◆ **TASK REQUIREMENTS**: Write out every record below exactly as it appears.

◆ **EXTRACTED ENTRIES**:
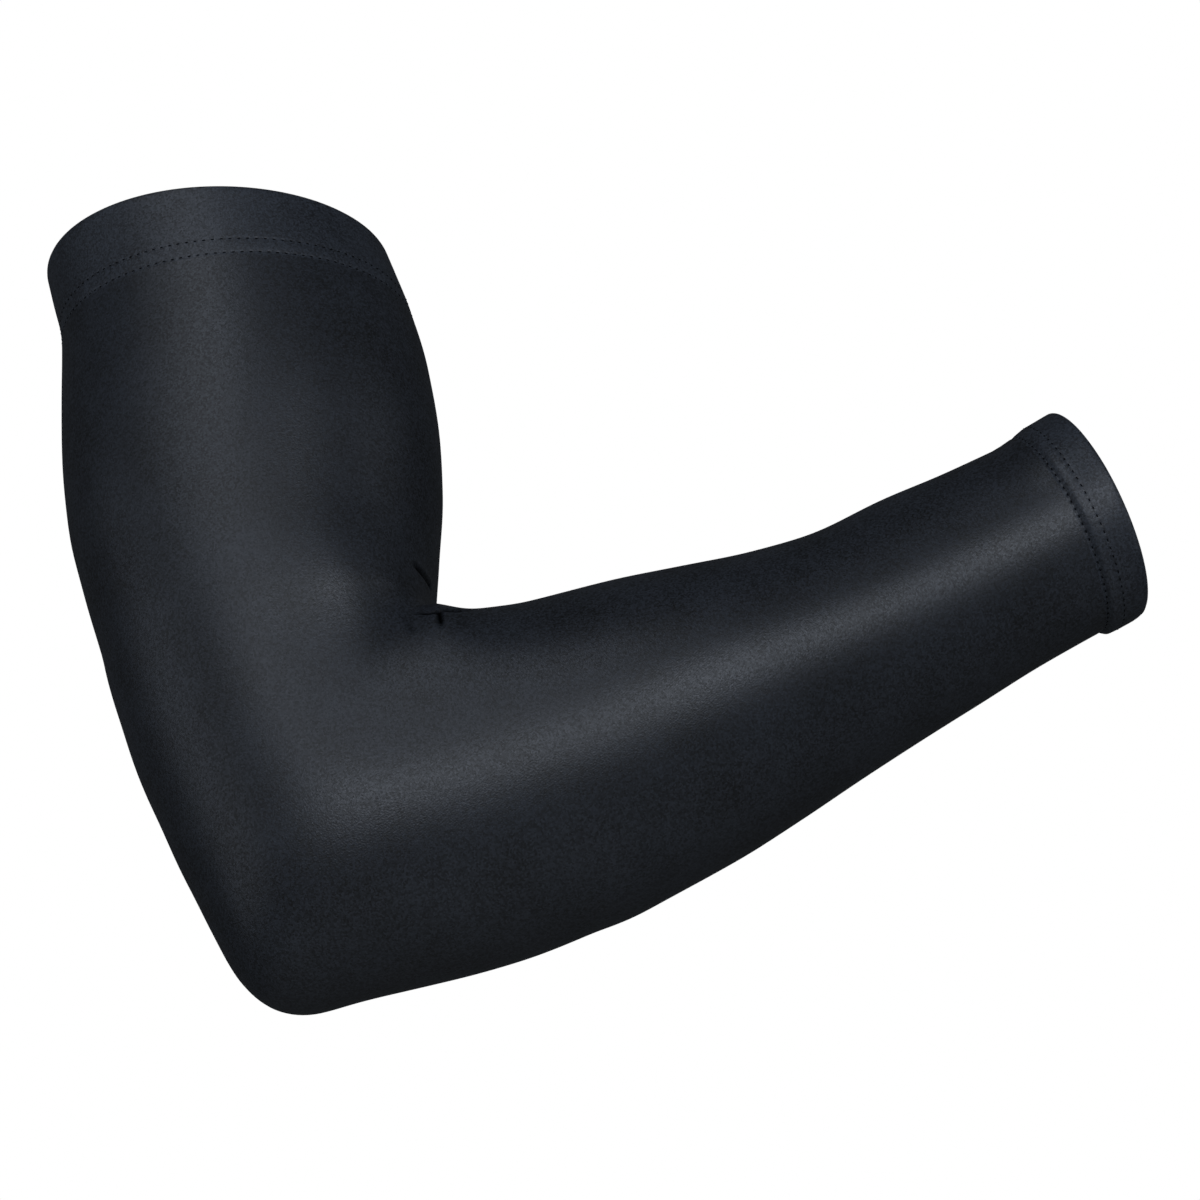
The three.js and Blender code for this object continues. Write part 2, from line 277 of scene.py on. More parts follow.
def fold_relief(points):
    """How far the folds push the cloth in, or their lips out, in millimetres, by the distance to each fold,
    and how dark the painted shade inside the folds is there, from 0 to 1."""
    relief, painted_fold_shade = np.zeros(points.shape[:-1]), np.zeros(points.shape[:-1])
    near = np.linalg.norm(points - CREASE, axis=-1) < FOLD_AREA
    if not near.any():
        return relief, painted_fold_shade
    # The folds are given on the near side, and the far side is its mirror image
    spot = points[near] * np.array([1, 0, 1]) - np.abs(points[near]) * np.array([0, 1, 0])
    groove, lips, fold_shade_mask = np.zeros(len(spot)), np.zeros(len(spot)), np.zeros(len(spot))
    for line, depth, width, lip in fold_lines:
        away = np.full(len(spot), 1e9)
        run = np.zeros(len(spot))
        for k in range(len(line) - 1):
            way = line[k + 1] - line[k]
            share = np.clip((spot - line[k]) @ way / (way @ way), 0, 1)
            distance = np.linalg.norm(spot - line[k] - share[:, None] * way, axis=1)
            closer = distance < away
            away = np.where(closer, distance, away)
            run = np.where(closer, (k + share) / (len(line) - 1), run)
        taper = np.sin(math.pi * (TAPER_START + TAPER_RUN * run))
        narrow = 0.6 * width
        groove = np.minimum(groove, -depth * taper * np.exp(-((2 * away / width) ** 2)))
        lips = np.maximum(lips, lip * taper * np.exp(-(((away - width) / narrow) ** 2)))
        # Painted shade: deep in a fold the knit is drawn black and without shine, as strongly as this mask
        # says
        shade_strength = np.clip(1.5 * depth * taper, 0, 1)
        fold_shade_mask = np.maximum(fold_shade_mask, shade_strength * np.exp(-((away / narrow) ** 2)))
    # A lip fades out where it meets the groove of another fold
    relief[near] = groove + lips * np.exp(groove / 0.3)
    painted_fold_shade[near] = fold_shade_mask
    return relief, painted_fold_shade


# The closing seam runs down the far side of the sleeve in a valley: its depth, and its reach to each side
SEAM_ANGLE = 1.5 * math.pi
SEAM_SINK, SEAM_REACH = 0.35, 0.88
# Slow waves over the whole cloth: their height, and how they run along the sleeve and drift round it
WAVE_HEIGHT, WAVE_RUN, WAVE_DRIFT = 0.12, 19.0, 61.0
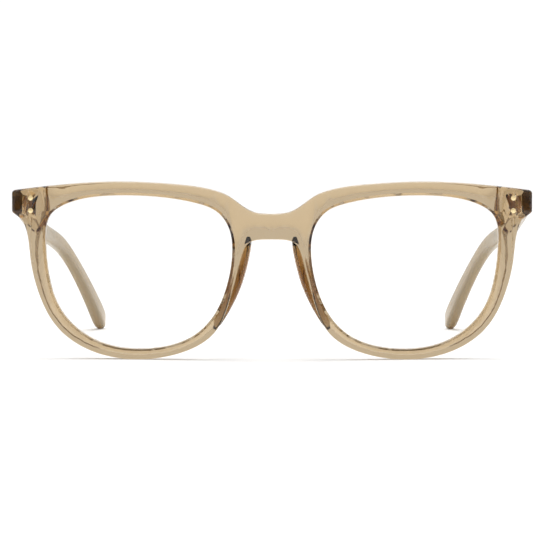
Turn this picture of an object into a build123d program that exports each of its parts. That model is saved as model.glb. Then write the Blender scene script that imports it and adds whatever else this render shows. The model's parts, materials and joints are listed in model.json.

◆ **EXERCISE RESULT**:
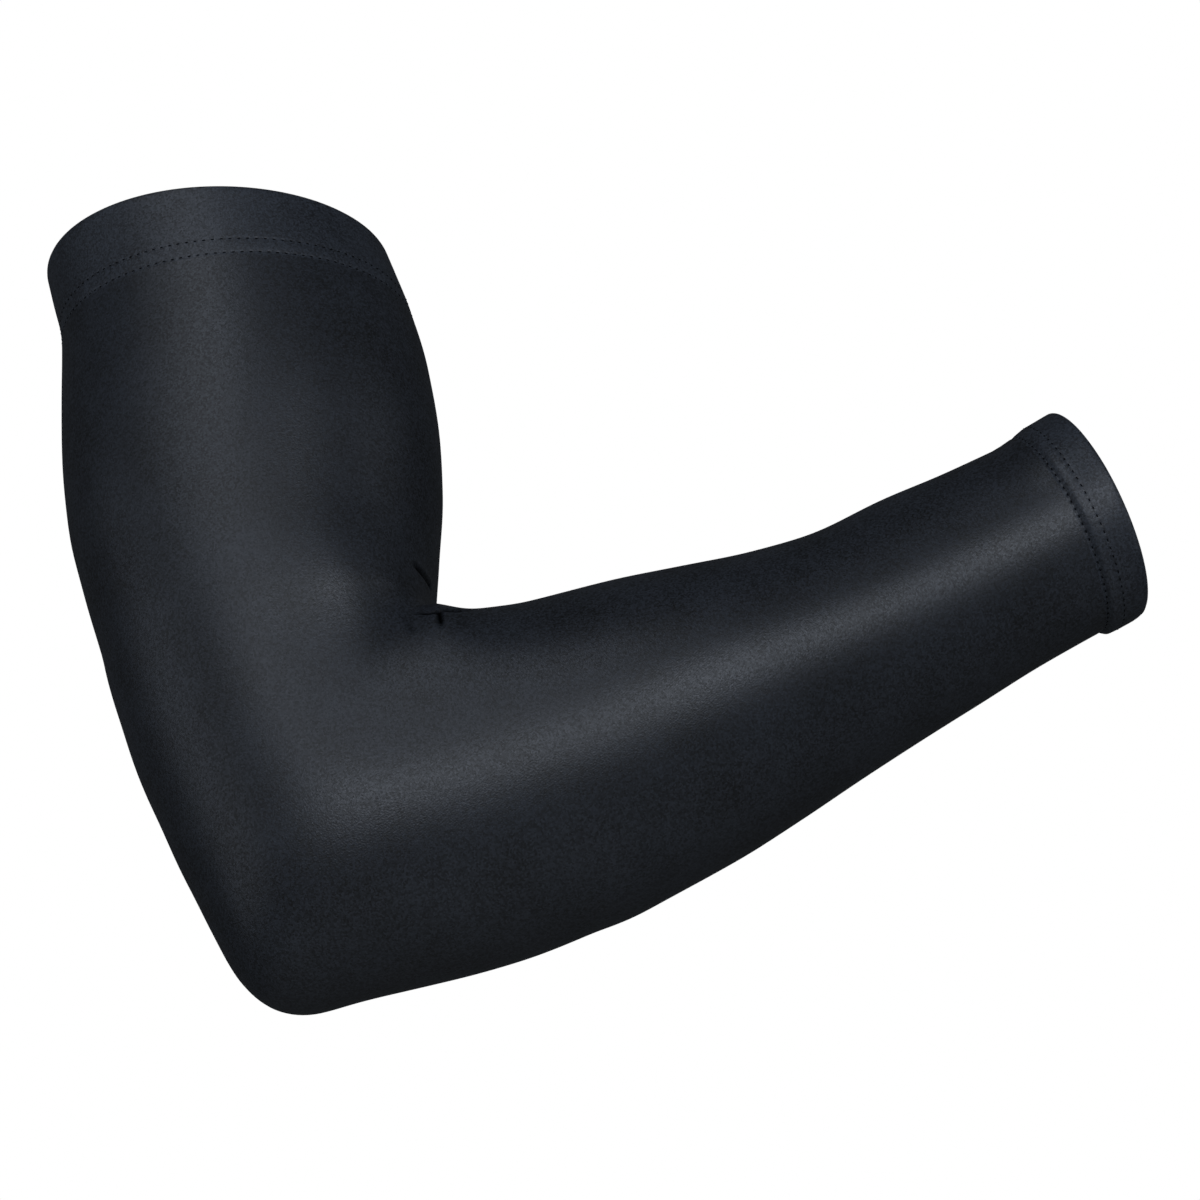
The three.js and Blender code for this object continues. Write part 2, from line 277 of scene.py on. More parts follow.
def fold_relief(points):
    """How far the folds push the cloth in, or their lips out, in millimetres, by the distance to each fold,
    and how dark the painted shade inside the folds is there, from 0 to 1."""
    relief, painted_fold_shade = np.zeros(points.shape[:-1]), np.zeros(points.shape[:-1])
    near = np.linalg.norm(points - CREASE, axis=-1) < FOLD_AREA
    if not near.any():
        return relief, painted_fold_shade
    # The folds are given on the near side, and the far side is its mirror image
    spot = points[near] * np.array([1, 0, 1]) - np.abs(points[near]) * np.array([0, 1, 0])
    groove, lips, fold_shade_mask = np.zeros(len(spot)), np.zeros(len(spot)), np.zeros(len(spot))
    for line, depth, width, lip in fold_lines:
        away = np.full(len(spot), 1e9)
        run = np.zeros(len(spot))
        for k in range(len(line) - 1):
            way = line[k + 1] - line[k]
            share = np.clip((spot - line[k]) @ way / (way @ way), 0, 1)
            distance = np.linalg.norm(spot - line[k] - share[:, None] * way, axis=1)
            closer = distance < away
            away = np.where(closer, distance, away)
            run = np.where(closer, (k + share) / (len(line) - 1), run)
        taper = np.sin(math.pi * (TAPER_START + TAPER_RUN * run))
        narrow = 0.6 * width
        groove = np.minimum(groove, -depth * taper * np.exp(-((2 * away / width) ** 2)))
        lips = np.maximum(lips, lip * taper * np.exp(-(((away - width) / narrow) ** 2)))
        # Painted shade: deep in a fold the knit is drawn black and without shine, as strongly as this mask
        # says
        shade_strength = np.clip(1.5 * depth * taper, 0, 1)
        fold_shade_mask = np.maximum(fold_shade_mask, shade_strength * np.exp(-((away / narrow) ** 2)))
    # A lip fades out where it meets the groove of another fold
    relief[near] = groove + lips * np.exp(groove / 0.3)
    painted_fold_shade[near] = fold_shade_mask
    return relief, painted_fold_shade


# The closing seam runs down the far side of the sleeve in a valley: its depth, and its reach to each side
SEAM_ANGLE = 1.5 * math.pi
SEAM_SINK, SEAM_REACH = 0.35, 0.88
# Slow waves over the whole cloth: their height, and how they run along the sleeve and drift round it
WAVE_HEIGHT, WAVE_RUN, WAVE_DRIFT = 0.12, 19.0, 61.0
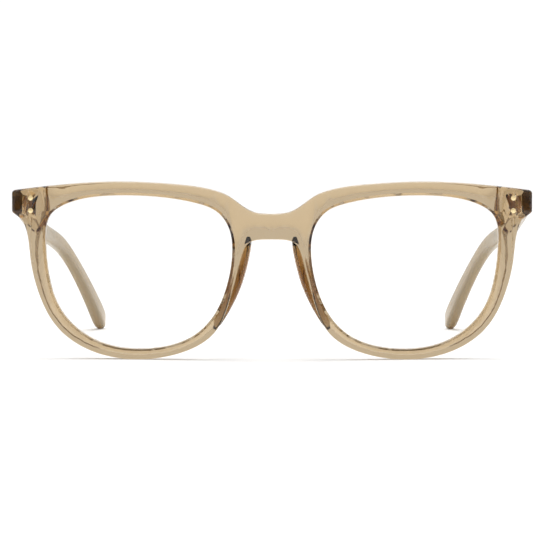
Turn this picture of an object into a build123d program that exports each of its parts. That model is saved as model.glb. Then write the Blender scene script that imports it and adds whatever else this render shows. The model's parts, materials and joints are listed in model.json.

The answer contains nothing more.